8 Avril 2020 - 8699 vue(s)
Comme vous pouvez le lire depuis une dizaine de jours sur snacking.fr, les patrons d’enseigne, après avoir réagi et pris position face à la crise, s’interrogent sur demain. Les scénarii se dessinent et les stratégies se construisent en fonction. Mais tous évoquent un monde nouveau, un consommateur changé, et un food service transformé. Un collectif d’une dizaine d’experts du cabinet Depur Expériences s’est penché sur l’après. Et Dan Cebula le fondateur détaille leur vision en avant-première sur snacking.fr. Une projection en 3 volets : Après cet épisode 1 consacré à la Restauration d’hier et de demain, rendez-vous la semaine prochaine pour la mort du fonds de commerce. A suivre, la nouvelle éthique du Food Service.

Disons-le d’entrée de jeu, la restauration, dans son essence de marqueur sociétal, est un des premiers bastions attaqués par les pouvoirs publics lorsqu’il s’agit de crise sanitaire. Le 14 mars 2020 à minuit, on nous a ordonné de fermer nos lieux de vie… Et de façon extrêmement brutale, nous est alors rappelé que la restauration, avant de nourrir, c’est un business qui a pignon sur rue, qui reçoit du public, et qui est régi par le Code de Santé Publique. De tous temps, l’humanité a dû faire face à des crises sanitaires majeures.  A chaque fois, elle a dû s’y adapter et progressivement modifier ses comportements et donc sa culture. Cette fois-ci, il s’agirait d’une crise sans précédent, ouvrant la voie à plus de collectif : plus de fraternité dans les liens sociaux et plus d’humanité dans l’approche business. Est-ce bien réel ou plutôt un effet loupe amplifié par une surexposition aux médias ? On nous explique que les mentalités vont (enfin) changer et que la restauration deviendra du coup plus vertueuse, c’est à dire plus respectueuse de la planète : plus sincère dans ses circuits d’approvisionnement, plus engagée dans la qualité et la transparence, plus proche du client. Ces promesses vont-elles durer ? Cette fameuse « distanciation sociale» deviendra-elle la norme de sorte de devoir imaginer que, à l’instar de la Chine, nos (très) chères valeurs de convivialité et de partage soient durablement impactées ?

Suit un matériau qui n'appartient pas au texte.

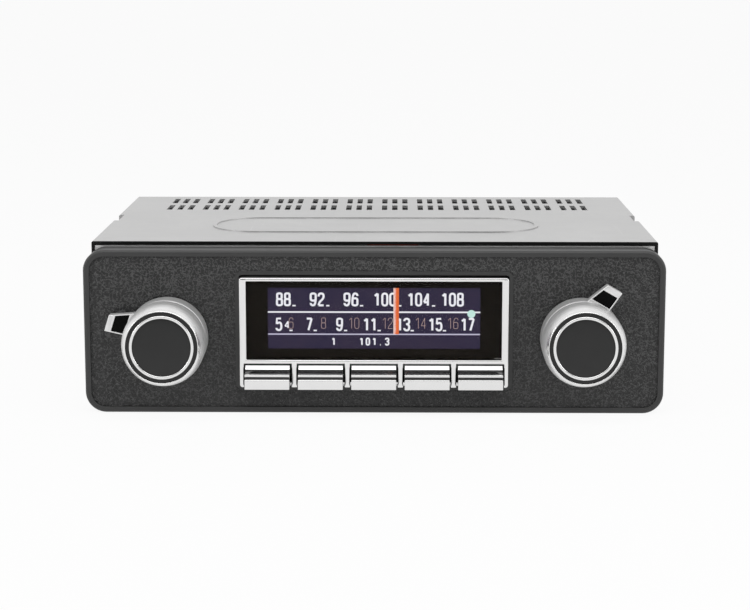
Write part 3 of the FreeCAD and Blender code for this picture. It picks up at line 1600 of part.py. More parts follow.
def make_heat_sink():
    """Extruded aluminium heat sink with upright fins."""
    body = new_body("heat_sink", s.sink_x, s.case_depth / 2, heat_sink_low())
    half = s.sink_wide / 2
    base = new_sketch(body, "XY_Plane")
    draw_rectangle(base, -half, Size(0), s.sink_wide, s.sink_base)
    pad(body, base, s.sink_tall)
    fin = new_sketch(body, "XY_Plane")
    draw_rectangle(fin, -half, s.sink_base, s.fin_thick, s.sink_fin)
    one = pad(body, fin, s.sink_tall)
    pattern = body.newObject("PartDesign::LinearPattern", "fin_pattern")
    pattern.Originals = [one]
    pattern.Direction = (fin, ["H_Axis"])
    bind(pattern, "Length", s.sink_wide - s.fin_thick)
    bind(pattern, "Occurrences", s.fin_count)
    body.Tip = pattern
    reach = s.sink_wide / 2 - s.sink_screw_inset
    holes = new_sketch(body, "XZ_Plane", 1)
    for sign in (-1, 1):
        draw_circle(holes, reach * sign, s.sink_tall / 2, s.screw_radius + s.screw_play)
    pocket(body, holes, s.sink_base + 2)
    access = new_sketch(body, "XZ_Plane", -s.sink_base)
    for sign in (-1, 1):
        draw_circle(access, reach * sign, s.sink_tall / 2, s.screw_head + s.access_play)
    pocket(body, access, s.sink_fin + 1)
    sub_part("heat_sink", body)


def make_support_stud():
    """Stud for the strap that holds up the rear of the case; its shoulder is on the panel."""
    face = s.case_depth / 2
    inside = (s.stud_x, face - s.gauge, s.stud_up)
    bar = rod("stud_bar", (s.stud_x, face, s.stud_up), s.stud_radius, s.stud_out, "rearward")
    neck = rod("stud_neck_bar", inside, stud_neck_radius(), s.gauge, "rearward")
    plate = rod("stud_plate", inside, s.stud_head, s.gauge, "forward")
    sub_part("support_stud", joined("support_stud", bar, neck, plate))


# ---------------------------------------------------------------- build, check and write

def build():
    make_chassis_tray()
    make_top_cover()
    make_weld_nuts()
    make_rear_panel()
    make_faceplate()
    make_face_gasket()
    make_nose_frame()
    make_lens()
    make_display()
    make_nose_housing()
    make_keys()
    make_controls()
    make_main_board()
    make_board_pieces()
    make_cables()
    contacts = [make_aerial_socket()] + make_wiring_socket()
    sub_part("socket_contacts", group("socket_contacts", contacts))
    make_line_sockets()
    make_fuse()
    make_heat_sink()
    make_support_stud()
    doc.recompute()


def check():
    """Stops before anything is written if an object failed or a shape is not sound."""
    for item in doc.Objects:
        if "Invalid" in item.State or "Error" in item.State:
            raise RuntimeError(f"{item.Name} failed: {item.State}")
    for item in SUB_PARTS:
        if item.Shape.isNull() or not item.Shape.isValid() or not item.Shape.Solids:
            raise RuntimeError(f"{item.Label} has no sound shape")


def write():
    os.makedirs("parts", exist_ok=True)
    for item in SUB_PARTS:
        item.Shape.exportStep(f"parts/{item.Label}.step")
    print(len(SUB_PARTS), "sub-parts written")


build()
check()
write()
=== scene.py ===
"""Finish of a retro car radio: chrome nose and controls, grained faceplate, zinc-plated case."""

import math

import bmesh
import bpy
from mathutils import Matrix, Vector, noise


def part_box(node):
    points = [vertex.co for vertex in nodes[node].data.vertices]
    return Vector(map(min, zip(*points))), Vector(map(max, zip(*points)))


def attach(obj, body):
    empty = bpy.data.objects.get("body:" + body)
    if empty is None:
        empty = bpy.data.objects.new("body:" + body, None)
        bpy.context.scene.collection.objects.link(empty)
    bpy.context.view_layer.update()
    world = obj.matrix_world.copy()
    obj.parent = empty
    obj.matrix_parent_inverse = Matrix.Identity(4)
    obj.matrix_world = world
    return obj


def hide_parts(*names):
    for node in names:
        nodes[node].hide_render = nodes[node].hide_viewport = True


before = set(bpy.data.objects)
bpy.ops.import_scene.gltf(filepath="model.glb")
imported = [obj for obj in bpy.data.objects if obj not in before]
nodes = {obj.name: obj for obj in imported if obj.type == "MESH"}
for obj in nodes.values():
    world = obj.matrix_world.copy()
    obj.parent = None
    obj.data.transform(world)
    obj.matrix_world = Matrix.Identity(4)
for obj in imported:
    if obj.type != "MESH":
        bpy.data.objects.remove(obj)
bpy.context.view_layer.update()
mm = 0.001


# ------------------------------------------------------------------ the viewpoint
# A long lens about 65 cm in front of the radio and a little above it, so that the
# faceplate is seen nearly square on and the cover shows as a shallow strip.

eye = bpy.data.cameras.new("viewpoint")
eye.sensor_width = 36.0
eye.lens = 91.9
eye.shift_y = -0.0592
camera = bpy.data.objects.new("viewpoint", eye)
camera.location = (0.00705, -0.6491, 0.1435)
camera.rotation_euler = (math.radians(90 - 9.21), 0, math.radians(0.66))
bpy.context.scene.collection.objects.link(camera)
bpy.context.scene.camera = camera


# ------------------------------------------------------------------ the case's sheet metal
# Cover, tray and rear panel are folded from thin steel and zinc plated. The cover's
# plating is the duller, with a faint crystal pattern and the marks of handling; the
# tray and rear panel are bright, with the fine lines of the rolling mill.


class Field:
    """A value that changes over a surface, so that shader maths reads as maths."""

    def __init__(self, finish, socket):
        self.finish = finish
        self.socket = socket

    def maths(self, operation, *inputs):
        return self.finish.node("Math", {"operation": operation}, dict(enumerate(inputs)))

    def __add__(self, other):
        return self.maths("ADD", self, other)

    def __sub__(self, other):
        return self.maths("SUBTRACT", self, other)

    def __rsub__(self, other):
        return self.maths("SUBTRACT", other, self)

    def __mul__(self, other):
        return self.maths("MULTIPLY", self, other)

    def __pow__(self, power):
        return self.maths("POWER", self, power)

    __radd__ = __add__
    __rmul__ = __mul__

    def larger(self, other):
        return self.maths("MAXIMUM", self, other)

    def below(self, limit):
        return self.maths("LESS_THAN", self, limit)

    def between(self, low, high):
        """0 below low, 1 above high, and an even rise from one to the other."""
        sockets = {"Value": self, "From Min": low, "From Max": high}
        return self.finish.node("MapRange", {"clamp": True}, sockets)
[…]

"Chez Depur, nous débattons de ce sujet tous les jours. Naturellement optimistes, nous savons que cette crise est une opportunité pour ceux qui sauront/pourront la traverser".

Effet amplificateur oblige, ce qui était valable avant Corona l’est encore plus post Corona : nous anticipons un environnement global du F&B encore plus challengeant, les critères d’exigence des clients vont plus que jamais être naturellement revus à la hausse. Mais quels sont ces critères ? De quelle exigence parle-t-on ? Comment nous adapter à ces (nouveaux) comportements consommateurs ? Humblement quelques convictions et des hypothèses de territoires d’opportunités.

Panorama de la restauration de demain 

Grosso modo, nous voyons un monde du F&B qui se cristallise autour des changements de comportement des consommateurs appelés plus que jamais à devenir des consom’acteurs. Quel que soit le type de restauration, les attentes, déjà de plus en plus élevées avant crise, s’articuleront autour de valeurs non négociables : cohérence, plaisir, sincérité, proximité, transparence, engagement, qualité, hygiène. Et plus que jamais Made in France. 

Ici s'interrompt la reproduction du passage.